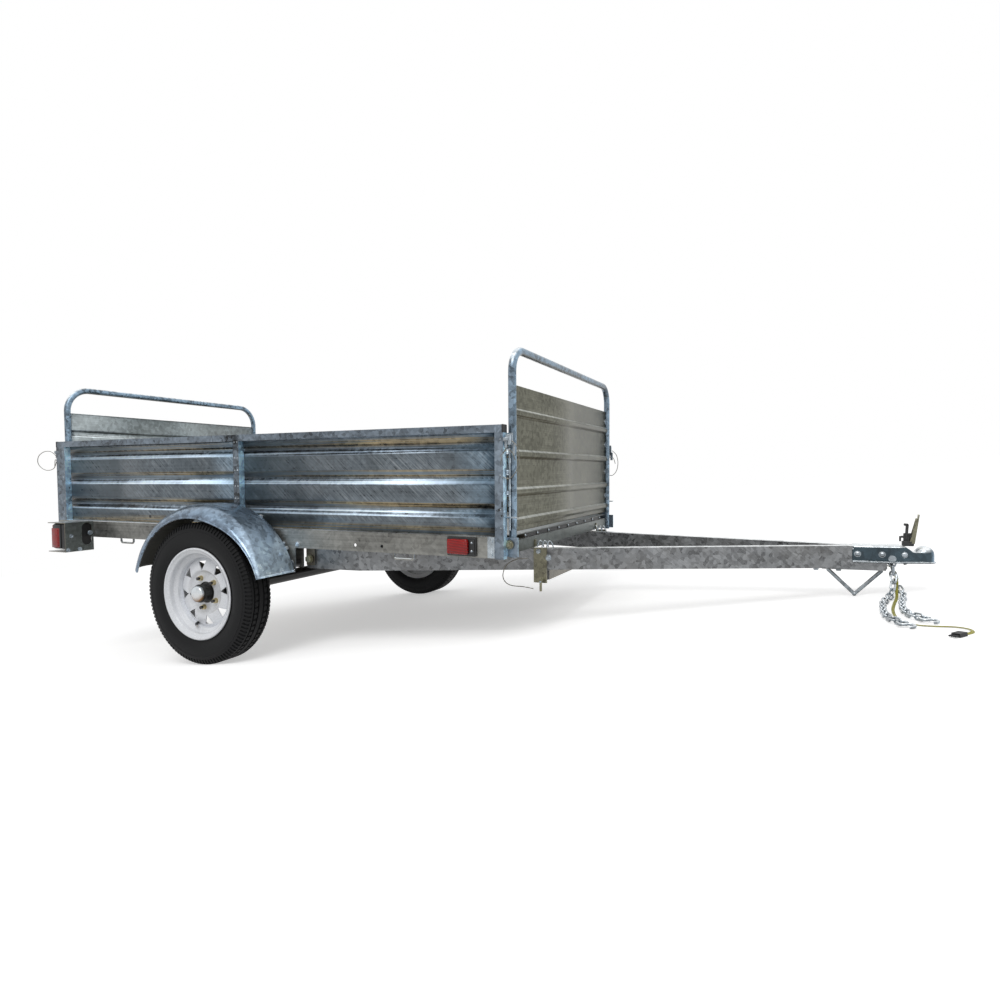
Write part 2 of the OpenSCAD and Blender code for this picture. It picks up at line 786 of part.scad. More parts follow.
// flat cable as a round tube through the route's points
function spline(p, i, t) = let (
  a = p[max(i - 1, 0)], b = p[i], c = p[i + 1], d = p[min(i + 2, len(p) - 1)])
  0.5*(2*b + (c - a)*t + (2*a - 5*b + 4*c - d)*t*t + (3*b - a - 3*c + d)*t*t*t);
module tube(p, r) {
  k = 3;
  q = [for (i = [0:len(p) - 2]) for (j = [0:k - 1]) spline(p, i, j/k), p[len(p) - 1]];
  n = len(q);
  pts = [for (i = [0:n - 1]) let (
      t = q[min(i + 1, n - 1)] - q[max(i - 1, 0)],
      u = cross(t, [0.31, -0.02, 0.95])/norm(cross(t, [0.31, -0.02, 0.95])),
      w = cross(u, t)/norm(t))
    for (a = [0:45:315]) q[i] + r*(cos(a)*u + sin(a)*w)];
  polyhedron(pts, concat(
    [[for (j = [7:-1:0]) j]],
    [for (i = [0:n - 2]) for (j = [0:7])
      [8*i + j, 8*i + (j + 1)%8, 8*i + 8 + (j + 1)%8, 8*i + 8 + j]],
    [[for (j = [0:7]) 8*(n - 1) + j]]), convexity = 8);
}
module wiring_harness() {
  tube(wire, wire_r);
}
module wiring_plug() {
  // moulded four-pole plug at the end of the harness, lying flat
  a = wire[len(wire) - 2];
  b = wire[len(wire) - 1];
  translate(b)
    rotate([0, 0, atan2(b[1] - a[1], b[0] - a[0])])
      translate([0.2, 0, 0]) {
        translate([0, -11, -4])
          cube([26, 22, 10]);
        for (i = [-1.5:1:1.5])
          translate([25, i*5.2, 1])
            rotate([0, 90, 0])
              cylinder(r = 2.2, h = 13);
      }
}

galv = [0.66, 0.68, 0.70];
black = [0.05, 0.05, 0.06];

color(galv) parked() side_rail();  // side_rail_left
color(galv) parked() sided(-1) side_rail();  // side_rail_right
color(galv) parked() front_cross_rail();
color(galv) parked() rear_cross_rail();
color(galv) parked() cross_members();
color(galv) parked() floor_deck();
color(galv) parked() wall_panels();  // wall_panels_left
color(galv) parked() sided(-1) wall_panels();  // wall_panels_right
color(galv) parked() wall_frame();  // wall_frame_left
color(galv) parked() sided(-1) wall_frame();  // wall_frame_right
color(black) parked() axle();
color(black) parked() leaf_spring();  // leaf_spring_left
color(black) parked() sided(-1) leaf_spring();  // leaf_spring_right
color(galv) parked() fender();  // fender_left
color(galv) parked() sided(-1) fender();  // fender_right
color(galv) parked() tail_light_bracket();  // tail_light_bracket_left
color(galv) parked() sided(-1) tail_light_bracket();  // tail_light_bracket_right
color("red") parked() tail_light();  // tail_light_left
color("red") parked() sided(-1) tail_light();  // tail_light_right
color("red") parked() side_marker();  // side_marker_left
color("red") parked() sided(-1) side_marker();  // side_marker_right
color(galv) parked() front_gate_latches();
color(galv) parked() rear_gate_latches();
color("gold") parked() tilt_latch_plates();
color(galv) parked() front_gate_frame();
color(galv) parked() front_gate_panel();
color(galv) parked() rear_gate_frame();
color(galv) parked() rear_gate_panel();
color(black) parked() tyre();  // tyre_left
color(black) parked() sided(-1) tyre();  // tyre_right
color("white") parked() rim();  // rim_left
color("white") parked() sided(-1) rim();  // rim_right
color(black) parked() hub();  // hub_left
color(black) parked() sided(-1) hub();  // hub_right
color(galv) tongue_set() tongue_rail();  // tongue_rail_left
color(galv) tongue_set() sided(-1) tongue_rail();  // tongue_rail_right
color(galv) tongue_set() tongue_cross_tube();
color(galv) tongue_set() nose_plate();
color(galv) tongue_set() coupler();
color("gold") tongue_set() coupler_lever();
color(galv) tongue_set() tongue_stand();
color(galv) chain(chain_left);  // safety_chain_left
color(galv) chain(chain_right);  // safety_chain_right
color(black) wiring_harness();
color(black) wiring_plug();
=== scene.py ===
import json
from math import degrees, atan2, cos, pi, radians, sin, sqrt

import bmesh
import bpy
from mathutils import Matrix, Vector


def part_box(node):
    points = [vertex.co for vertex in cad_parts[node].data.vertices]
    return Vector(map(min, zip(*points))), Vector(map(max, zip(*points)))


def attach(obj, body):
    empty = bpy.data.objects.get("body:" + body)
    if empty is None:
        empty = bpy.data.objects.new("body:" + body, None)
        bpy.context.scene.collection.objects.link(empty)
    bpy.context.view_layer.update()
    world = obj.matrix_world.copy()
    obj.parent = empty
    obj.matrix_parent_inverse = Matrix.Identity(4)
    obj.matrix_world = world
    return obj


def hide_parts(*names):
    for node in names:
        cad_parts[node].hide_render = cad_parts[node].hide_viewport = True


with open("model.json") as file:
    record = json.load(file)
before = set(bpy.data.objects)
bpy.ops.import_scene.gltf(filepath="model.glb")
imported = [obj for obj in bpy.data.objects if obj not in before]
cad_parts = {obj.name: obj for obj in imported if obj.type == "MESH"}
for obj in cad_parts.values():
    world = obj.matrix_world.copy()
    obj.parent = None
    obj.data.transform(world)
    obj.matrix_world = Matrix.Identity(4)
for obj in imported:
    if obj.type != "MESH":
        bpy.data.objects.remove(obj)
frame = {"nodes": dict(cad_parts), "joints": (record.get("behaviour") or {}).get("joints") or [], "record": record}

# Tilting utility trailer, parked nose down. Everything is in metres. Most pieces are made in the
# bed's own upright axes: x forward from the axle, y to the left, z up from level ground.
scene = bpy.context.scene
nodes = frame["nodes"]
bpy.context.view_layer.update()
joints = {joint["name"]: joint for joint in frame["joints"]}
mounts = {mount["name"]: mount for mount in frame["record"]["mounts"]}

bed = {
    "halfWidth": 0.636,       # over the side walls
    "rear": -1.096,           # ends of the side walls
    "front": 1.170,
    "middle": 0.008,          # rear edge of the middle post
    "railLow": 0.432,
    "railTop": 0.502,
    "wallTop": 0.863,
    "postDepth": 0.027,
    "postWidth": 0.030,
    "topRail": 0.025,
}
gate = {
    "front": 1.177,           # hoop planes
    "rear": -1.102,
    "hinge": 0.476,
    "tube": 0.0127,           # tube radius
    "reach": 0.5763,          # tube centres from the middle plane
}
wheel = {"plane": 0.762, "axle": 0.2655, "lugCircle": 0.05715, "firstLug": 115}
tongue = {
    "pivot": 0.345,
    "pivotHeight": 0.387,
    "low": 0.349,
    "top": 0.425,
    "ball": 2.406,
}

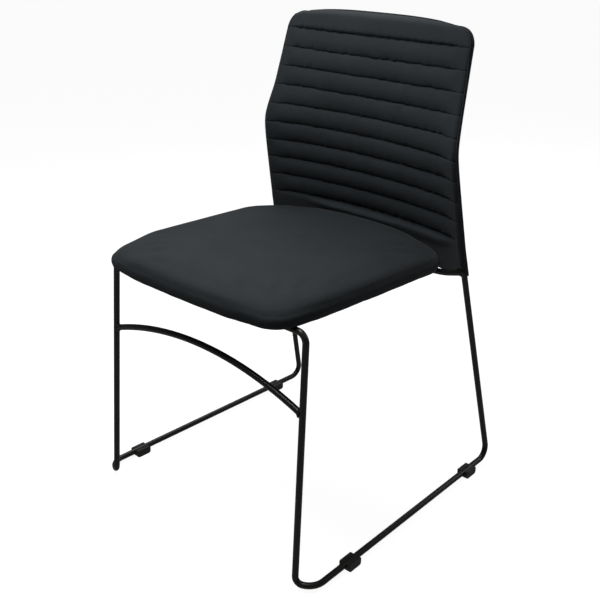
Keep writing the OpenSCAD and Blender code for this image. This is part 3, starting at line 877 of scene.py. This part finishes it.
def inflate(obj):
    """Swells the cushion's cloth with pressure, held where it is stapled to the board, and keeps that shape."""
    remesh = obj.modifiers.new("even_cloth", "REMESH")
    remesh.mode = "VOXEL"
    remesh.voxel_size = VOXEL
    remesh.use_smooth_shade = True
    apply_modifiers(obj)
    mesh = obj.data
    held = obj.vertex_groups.new(name="stapled")
    for v in mesh.vertices:
        height = (v.co - seat_to_chair((v.co.x, v.co.y, 0))).z
        free = smooth((height - HELD_BELOW) / 0.012)
        v.co -= v.normal * START_IN * free
        held.add([v.index], 1 - free, "REPLACE")
    start = [v.co.copy() for v in mesh.vertices]
    cloth = obj.modifiers.new("cloth", "CLOTH")
    cloth.settings.quality = 5
    cloth.settings.mass = 0.3
    cloth.settings.tension_stiffness = cloth.settings.compression_stiffness = 15
    cloth.settings.bending_stiffness = 5
    cloth.settings.use_pressure = True
    cloth.settings.uniform_pressure_force = 4
    cloth.settings.vertex_group_mass = "stapled"
    cloth.settings.effector_weights.gravity = 0
    cloth.collision_settings.use_collision = False
    scene = bpy.context.scene
    for frame_number in range(1, SIM_FRAMES + 1):
        scene.frame_set(frame_number)
    apply_modifiers(obj)
    for v, at in zip(obj.data.vertices, start):
        move = v.co - at
        if move.length > SWELL_CAP:
            v.co = at + move * (SWELL_CAP / move.length)
    scene.frame_set(1)
    obj.vertex_groups.clear()
    soften = obj.modifiers.new("soften", "SUBSURF")
    soften.levels = 1
    apply_modifiers(obj)


def apply_modifiers(obj):
    """Replaces the mesh with what its modifiers make of it, and takes them off."""
    graph = bpy.context.evaluated_depsgraph_get()
    made = bpy.data.meshes.new_from_object(obj.evaluated_get(graph))
    obj.modifiers.clear()
    obj.data = made
    for face in made.polygons:
        face.use_smooth = True


def planar_uvs(obj):
    """Seat cloth runs straight over the top and down the sides, so its UVs are the plan plus the drop."""
    layer = obj.data.uv_layers.active or obj.data.uv_layers.new(name="UVMap")
    for loop in obj.data.loops:
        p = obj.data.vertices[loop.vertex_index].co
        drop = SEAT_PIVOT.z + THICK - p.z
        outward = UV_DROP * drop * (1 if p.x > 0 else -1)
        layer.data[loop.index].uv = (p.x + outward, p.y - UV_DROP * drop)


def close_holes(obj):
    """Fills the open middle of the top and of the underside."""
    bm = bmesh.new()
    bm.from_mesh(obj.data)
    bmesh.ops.holes_fill(bm, edges=[e for e in bm.edges if e.is_boundary], sides=0)
    bmesh.ops.recalc_face_normals(bm, faces=bm.faces)
    bm.to_mesh(obj.data)
    bm.free()


# ---------------------------------------------------------------- all of it

make_camera()
make_floor()
make_light()
paint_cad_nodes()
make_back_front()
make_back_rear()
make_piping()
make_closure()
make_seat()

###

# Objective
Print the records above verbatim from their first line to the line containing "black = [0.05, 0.05, 0.06];", both included, and stop there.

# Response to this task
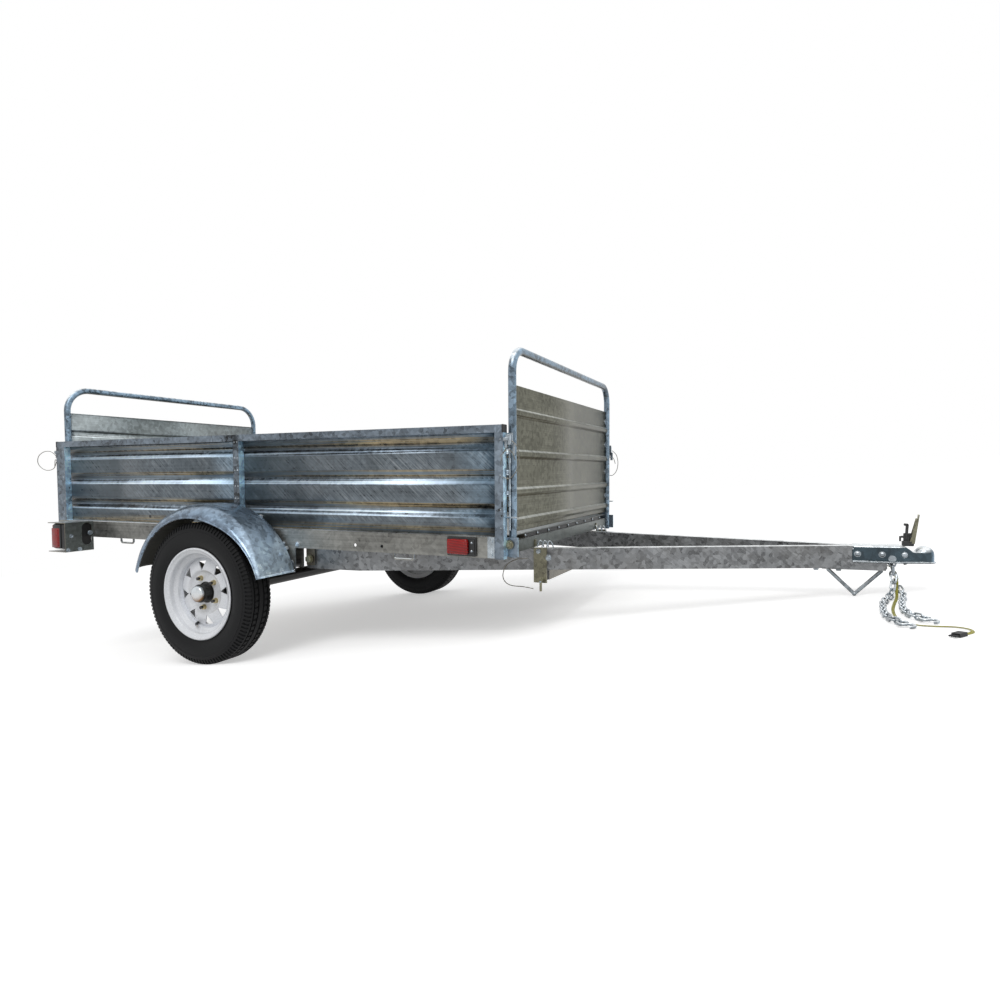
Write part 2 of the OpenSCAD and Blender code for this picture. It picks up at line 786 of part.scad. More parts follow.
// flat cable as a round tube through the route's points
function spline(p, i, t) = let (
  a = p[max(i - 1, 0)], b = p[i], c = p[i + 1], d = p[min(i + 2, len(p) - 1)])
  0.5*(2*b + (c - a)*t + (2*a - 5*b + 4*c - d)*t*t + (3*b - a - 3*c + d)*t*t*t);
module tube(p, r) {
  k = 3;
  q = [for (i = [0:len(p) - 2]) for (j = [0:k - 1]) spline(p, i, j/k), p[len(p) - 1]];
  n = len(q);
  pts = [for (i = [0:n - 1]) let (
      t = q[min(i + 1, n - 1)] - q[max(i - 1, 0)],
      u = cross(t, [0.31, -0.02, 0.95])/norm(cross(t, [0.31, -0.02, 0.95])),
      w = cross(u, t)/norm(t))
    for (a = [0:45:315]) q[i] + r*(cos(a)*u + sin(a)*w)];
  polyhedron(pts, concat(
    [[for (j = [7:-1:0]) j]],
    [for (i = [0:n - 2]) for (j = [0:7])
      [8*i + j, 8*i + (j + 1)%8, 8*i + 8 + (j + 1)%8, 8*i + 8 + j]],
    [[for (j = [0:7]) 8*(n - 1) + j]]), convexity = 8);
}
module wiring_harness() {
  tube(wire, wire_r);
}
module wiring_plug() {
  // moulded four-pole plug at the end of the harness, lying flat
  a = wire[len(wire) - 2];
  b = wire[len(wire) - 1];
  translate(b)
    rotate([0, 0, atan2(b[1] - a[1], b[0] - a[0])])
      translate([0.2, 0, 0]) {
        translate([0, -11, -4])
          cube([26, 22, 10]);
        for (i = [-1.5:1:1.5])
          translate([25, i*5.2, 1])
            rotate([0, 90, 0])
              cylinder(r = 2.2, h = 13);
      }
}

galv = [0.66, 0.68, 0.70];
black = [0.05, 0.05, 0.06];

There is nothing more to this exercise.